Abstract

Wearable exoskeleton techniques are becoming mature and wildly used in many areas. However, the biggest challenge lies in that the control system should recognize and follow the wearer’s motion correctly and quickly. In this study, we propose a deep learning control strategy utilizing inertial measurement units (IMU) for hip power-assisted swimming exoskeleton. The control strategy includes two steps: Step 1, the swimming stroke is recognized by a deep convolutional neural and bidirectional long short-term memory network (DCNN-BiLSTM); Step 2, the hip joint angles are estimated with BiLSTM network belonging to the recognized motion to predict the hip trajectory. The dataset of motion recognition and estimation of four swimming strokes are collected by placing IMUs on swimmers’ back and thighs. We conduct offline and online testing of control strategy for accuracy and robustness validation.
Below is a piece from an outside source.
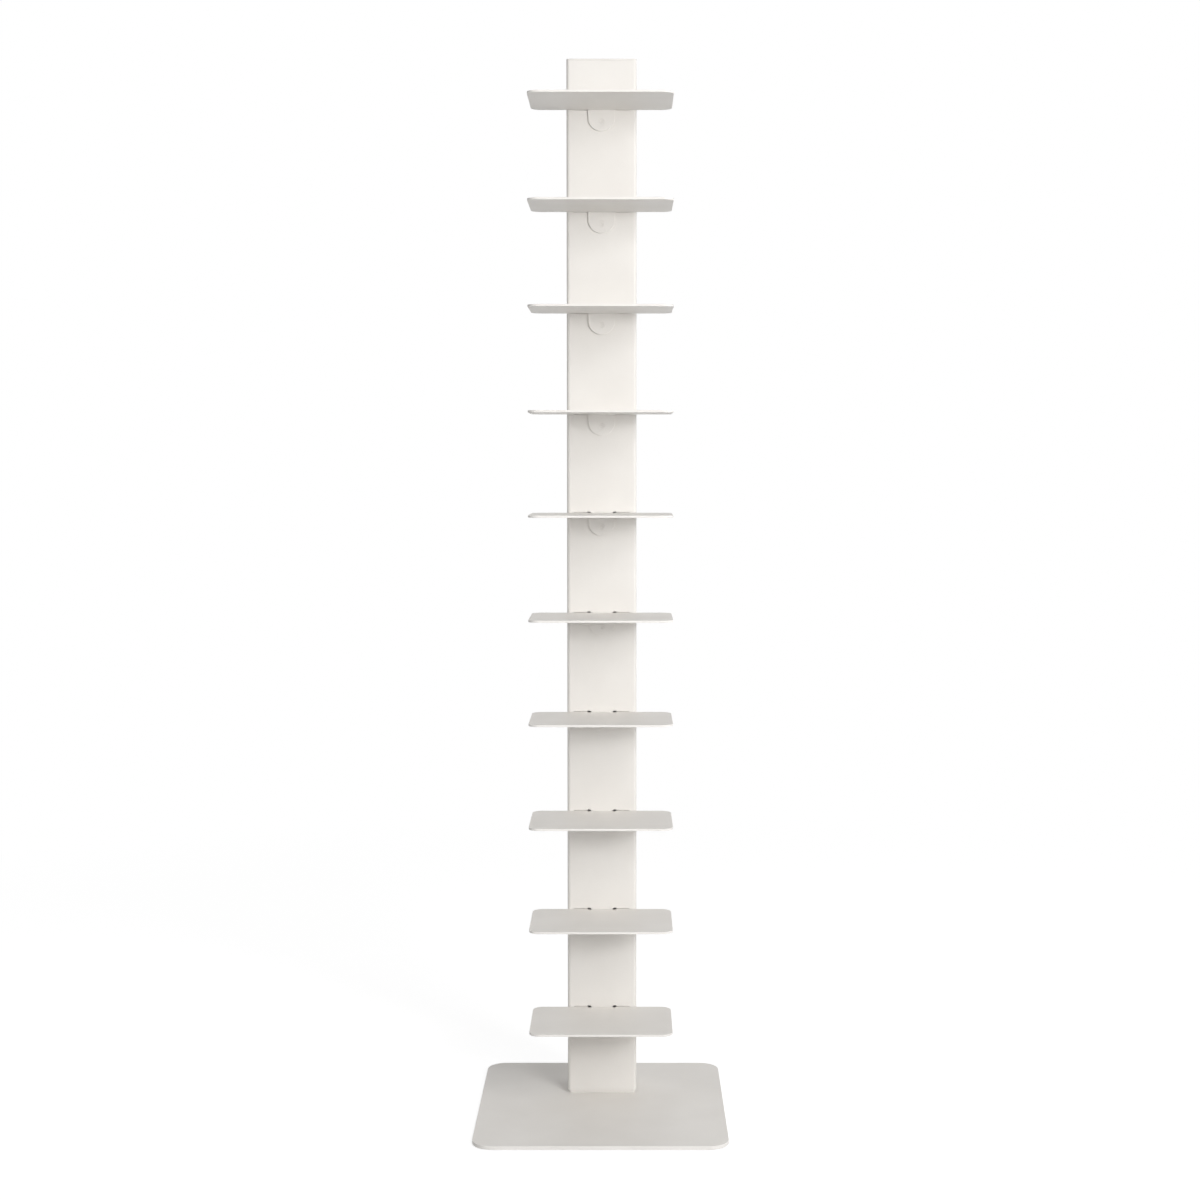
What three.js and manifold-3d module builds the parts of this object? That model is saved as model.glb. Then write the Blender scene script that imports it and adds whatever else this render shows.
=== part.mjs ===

During offline testing, we achieve an accuracy more than 96% of motion recognition and root mean square error (RMSE) less than 1.2° of hip joint angle estimation, outperforming 2.76% of accuracy and 0.09° of RMSE compared with those of ELM or CNN-GRU. During online testing, the pre-trained networks are transplanted into a Raspberry Pi 4B and achieve 8.47ms for conducting one motion recognition and 6.72ms for one hip joint angle estimation on average, which are far less than 300ms of delayed sensations between the action of exoskeleton and human, while keeping a satisfying recognition accuracy as well. The experiment results show that the accuracy and robustness of proposed control strategy are stable and feasible for the application to exoskeletons.